Red Cross internship offers unique perspective and community-building skills for local social work students

By Jason Copsey, American Red Cross volunteer

November 8, 2019 – When Jessi Graber, a senior in Cleveland State University’s School of Social Work was considering internship opportunities, she was surprised to see ‘American Red Cross Disaster Relief’ as an option.

“I thought it was interesting because I knew about the Red Cross blood blood drives, but I never considered the Red Cross for case work,” said Jessi. “I got excited when I learned how much the Red Cross helps families and supports the community.”Jessi

Jessi applied to become a Red Cross Disaster Relief intern through her program at CSU. The American Red Cross of Northeast Ohio partners with Cleveland State University to place students in internship programs, a requirement for graduates of its School of Social Work.

                    Jessi Graber

“The internship program is a great opportunity for students to experience a unique side of social work,” said Ben Bellucci, Disaster Program Manager, American Red Cross of Greater Cleveland.

Out of more than a dozen applicants each year, five CSU students become interns in the Red Cross Disaster Services office. Interns work at the Red Cross between 13 and 18 hours per week supporting the recovery side of the Red Cross Disaster Program. They assist individuals and families displaced by man-made or natural disasters. A number of CSU students have also taken on support of the complete cycle of disaster services, including preparedness, response and recovery.

“We start each internship by building a plan for continual development,” said Ben. “Each week students provide their own assessment of themselves, how they did for the week and how they feel they are progressing in the internship. I add input as a supervisor on their progress toward achieving goals.”

Red Cross interns work for two semesters, beginning in August and ending in May. The program is structured to establish a baseline through the first semester and develop leadership and management skills during the second. Case work often adds context to class work for Red Cross interns.

“The social work competencies can be very academic in a classroom setting,” said Jessi. “But they come to life in the internship. I get to refer back to the things I’m learning, and it is a completely different perspective.”


One of the strongest benefits of the Red Cross Disaster Relief internship is the unique pace. At the state and county levels, it is not uncommon for case workers to follow clients for a year or more. At the Red Cross, clients cycle through in 35 days, on average.

“Because it is such a fast environment, building a relationship quickly is important,” explained Ben. “Our interns become extremely detail-oriented and learn to make connections quickly. By the time they graduate, they are able to identify gaps and recovery roadblocks immediately and know how to work around them.”

For Jessi, the best part about the experience so far has been building relationships with clients and seeing a different side of the community. She spends time each day checking in with clients via phone, email or in person, ensuring their needs are being met and that progress is made.

“No two days are alike, because no two clients are alike,” said Jessi. “Being able to help families who have experienced significant trauma is why I became interested in case work in the first place.”

For more information on internships with the Red Cross, visit our website.
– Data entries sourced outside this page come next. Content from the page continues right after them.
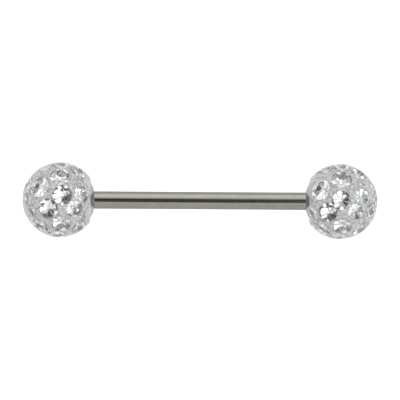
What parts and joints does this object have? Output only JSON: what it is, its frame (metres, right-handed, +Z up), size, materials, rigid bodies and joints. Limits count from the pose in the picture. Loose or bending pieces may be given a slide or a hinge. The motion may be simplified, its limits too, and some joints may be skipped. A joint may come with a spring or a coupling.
{
  "type": "tongue barbell",
  "caption": "Straight steel barbell for a tongue piercing, with a stone-paved ball under clear resin screwed on each end.",
  "frame": {"origin": "on the surface that the barbell lies on, under the middle of the bar", "axes": "+X along the bar towards the right ball, +Y across it, +Z up from the surface"},
  "size_m": [0.032, 0.0068, 0.0067],
  "materials": {
    "steel": "polished surgical steel with faint lines round it",
    "hub_steel": "satin steel",
    "resin": "light grey resin",
    "crystal": "clear cut stones with silvered backs",
    "clear_coat": "clear glossy resin"
  },
  "bodies": {
    "bar": {"bar": "steel"},
    "left_ball": {"left_hub": "hub_steel", "left_core": "resin", "left_stones": "crystal", "left_coat": "clear_coat"},
    "right_ball": {"right_hub": "hub_steel", "right_core": "resin", "right_stones": "crystal", "right_coat": "clear_coat"}
  },
  "joints": [
    {"name": "left_unscrew", "type": "slide", "parent": "bar", "child": "left_ball", "axis": [-1, 0, 0], "range_m": [0, 0.003]},
    {"name": "right_unscrew", "type": "slide", "parent": "bar", "child": "right_ball", "axis": [1, 0, 0], "range_m": [0, 0.003]}
  ]
}
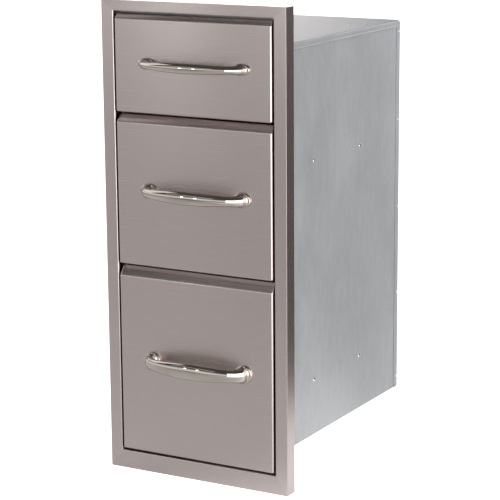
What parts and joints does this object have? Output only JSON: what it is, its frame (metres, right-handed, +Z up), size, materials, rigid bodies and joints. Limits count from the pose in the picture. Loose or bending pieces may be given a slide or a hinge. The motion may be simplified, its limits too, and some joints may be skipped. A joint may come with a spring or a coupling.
{
  "type": "built-in drawer unit",
  "caption": "Tall narrow built-in drawer unit for an outdoor kitchen: flanged brushed face frame, bevel-topped drawers with bow handles on telescopic slides, galvanised box behind.",
  "frame": {"origin": "middle of the flat underside of the cabinet, which stands on the sill of the wall's cut-out; the face frame reaches below it in front", "axes": "+Z up along the height; -Y is the way the drawers open; +X to the right for a person who faces the drawers"},
  "size_m": [0.36, 0.5317, 0.838],
  "materials": {
    "stainless": "brushed, grain level across the fronts and along each border of the frame",
    "galvanised": "galvanised, dull, faint spangle",
    "polished": "mirror polished",
    "zinc": "bright zinc plating",
    "cage": "plain bright steel"
  },
  "bodies": {
    "cabinet": {"face_frame": "stainless", "left_side_panel": "galvanised", "right_side_panel": "galvanised", "back_panel": "galvanised", "top_panel": "galvanised", "bottom_panel": "galvanised", "bottom_slide_outer_left": "zinc", "bottom_slide_outer_right": "zinc", "middle_slide_outer_left": "zinc", "middle_slide_outer_right": "zinc", "top_slide_outer_left": "zinc", "top_slide_outer_right": "zinc"},
    "bottom_outer_cages": {"bottom_outer_cage_left": "cage", "bottom_outer_cage_right": "cage"},
    "bottom_runners": {"bottom_slide_middle_left": "zinc", "bottom_slide_middle_right": "zinc"},
    "bottom_inner_cages": {"bottom_inner_cage_left": "cage", "bottom_inner_cage_right": "cage"},
    "bottom_drawer": {"bottom_front_skin": "stainless", "bottom_front_liner": "galvanised", "bottom_tray": "galvanised", "bottom_tray_back": "galvanised", "bottom_handle": "polished", "bottom_collar_left": "polished", "bottom_collar_right": "polished", "bottom_slide_inner_left": "zinc", "bottom_slide_inner_right": "zinc"},
    "middle_outer_cages": {"middle_outer_cage_left": "cage", "middle_outer_cage_right": "cage"},
    "middle_runners": {"middle_slide_middle_left": "zinc", "middle_slide_middle_right": "zinc"},
    "middle_inner_cages": {"middle_inner_cage_left": "cage", "middle_inner_cage_right": "cage"},
    "middle_drawer": {"middle_front_skin": "stainless", "middle_front_liner": "galvanised", "middle_tray": "galvanised", "middle_tray_back": "galvanised", "middle_handle": "polished", "middle_collar_left": "polished", "middle_collar_right": "polished", "middle_slide_inner_left": "zinc", "middle_slide_inner_right": "zinc"},
    "top_outer_cages": {"top_outer_cage_left": "cage", "top_outer_cage_right": "cage"},
    "top_runners": {"top_slide_middle_left": "zinc", "top_slide_middle_right": "zinc"},
    "top_inner_cages": {"top_inner_cage_left": "cage", "top_inner_cage_right": "cage"},
    "top_drawer": {"top_front_skin": "stainless", "top_front_liner": "galvanised", "top_tray": "galvanised", "top_tray_back": "galvanised", "top_handle": "polished", "top_collar_left": "polished", "top_collar_right": "polished", "top_slide_inner_left": "zinc", "top_slide_inner_right": "zinc"}
  },
  "joints": [
    {"name": "bottom_drawer_slide", "type": "slide", "parent": "cabinet", "child": "bottom_drawer", "axis": [0, -1, 0], "range_m": [0, 0.45]},
    {"name": "bottom_runner_slide", "type": "slide", "parent": "cabinet", "child": "bottom_runners", "axis": [0, -1, 0], "range_m": [0, 0.225]},
    {"name": "bottom_outer_cage_roll", "type": "slide", "parent": "cabinet", "child": "bottom_outer_cages", "axis": [0, -1, 0], "range_m": [0, 0.1125]},
    {"name": "bottom_inner_cage_roll", "type": "slide", "parent": "bottom_runners", "child": "bottom_inner_cages", "axis": [0, -1, 0], "range_m": [0, 0.1125]},
    {"name": "middle_drawer_slide", "type": "slide", "parent": "cabinet", "child": "middle_drawer", "axis": [0, -1, 0], "range_m": [0, 0.45]},
    {"name": "middle_runner_slide", "type": "slide", "parent": "cabinet", "child": "middle_runners", "axis": [0, -1, 0], "range_m": [0, 0.225]},
    {"name": "middle_outer_cage_roll", "type": "slide", "parent": "cabinet", "child": "middle_outer_cages", "axis": [0, -1, 0], "range_m": [0, 0.1125]},
    {"name": "middle_inner_cage_roll", "type": "slide", "parent": "middle_runners", "child": "middle_inner_cages", "axis": [0, -1, 0], "range_m": [0, 0.1125]},
    {"name": "top_drawer_slide", "type": "slide", "parent": "cabinet", "child": "top_drawer", "axis": [0, -1, 0], "range_m": [0, 0.45]},
    {"name": "top_runner_slide", "type": "slide", "parent": "cabinet", "child": "top_runners", "axis": [0, -1, 0], "range_m": [0, 0.225]},
    {"name": "top_outer_cage_roll", "type": "slide", "parent": "cabinet", "child": "top_outer_cages", "axis": [0, -1, 0], "range_m": [0, 0.1125]},
    {"name": "top_inner_cage_roll", "type": "slide", "parent": "top_runners", "child": "top_inner_cages", "axis": [0, -1, 0], "range_m": [0, 0.1125]}
  ],
  "couplings": [
    {"joint": "bottom_runner_slide", "follows": "bottom_drawer_slide", "ratio": 0.5},
    {"joint": "bottom_outer_cage_roll", "follows": "bottom_drawer_slide", "ratio": 0.25},
    {"joint": "bottom_inner_cage_roll", "follows": "bottom_drawer_slide", "ratio": 0.25},
    {"joint": "middle_runner_slide", "follows": "middle_drawer_slide", "ratio": 0.5},
    {"joint": "middle_outer_cage_roll", "follows": "middle_drawer_slide", "ratio": 0.25},
    {"joint": "middle_inner_cage_roll", "follows": "middle_drawer_slide", "ratio": 0.25},
    {"joint": "top_runner_slide", "follows": "top_drawer_slide", "ratio": 0.5},
    {"joint": "top_outer_cage_roll", "follows": "top_drawer_slide", "ratio": 0.25},
    {"joint": "top_inner_cage_roll", "follows": "top_drawer_slide", "ratio": 0.25}
  ]
}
Edited by Glenda Bogar, American Red Cross volunteer

Cleveland State Intern, Mary Malone shares her Red Cross story

As a senior at Cleveland State University pursuing a bachelors of Social Work, I began an internship with the American Red Cross, in the Emergency Services department.

After a fire, the Red Cross assists the family in immediate and urgent needs. As a student intern I am learning how to participate in a social services agency setting by working directly with clients, other caseworkers, volunteers, and various other staff positions. I look to each person at the Red Cross as a “teacher” and someone from whom I can learn valuable lessons and techniques.

A typical day for me at the Red Cross includes following up with clients after they have experienced a disaster. The most prevalent of emergency situations that I have encountered, during my time, are single-family house fires. The caseworkers at the Red Cross and I ensure that the client’s direct needs are being met. If the Red Cross cannot provide it directly, there are countless referrals to other community organizations. I spend a lot of time on the phone talking with clients, sometimes it is a short call and sometimes the client wants to have someone to talk to and express their fears, worries, and sometimes even joys. I use my ability to communicate with others when they have just experienced a crisis, by validating their words and listening to what it is that they are saying. Other times I meet with clients when they need to come in to the Red Cross for a meeting with a caseworker. Being able to help people in such a dire time of need, knowing that I have many tools in my toolbox to assist them and let them know that they are not alone, is so rewarding.

As part of my internship, I have been able to go out and witness the scene of a disaster. I went to a house that had been burnt very badly and the emotions of clients as they were standing outside, were very raw. Having never been in a situation quite like this I was not sure how I would feel, or how I should act. I learned a lot by watching my Red Cross supervisor communicate with empathy, understanding, and patience. Even though her home was very badly damaged, the client was most concerned for her cat’s well-being. As we left various neighbors, family members and friends came to her and lavish her with hugs, and envelopes of money to help financially. Even in a situation that is inconceivably horrible, the strengths within this one client’s community gives me hope of a full recovery and resiliency.

After semesters of studying books and articles, participating in mock interventions, and writing papers in preparation for my future as a Social Work practitioner, my work with the Red Cross has reaffirmed my passion for social work.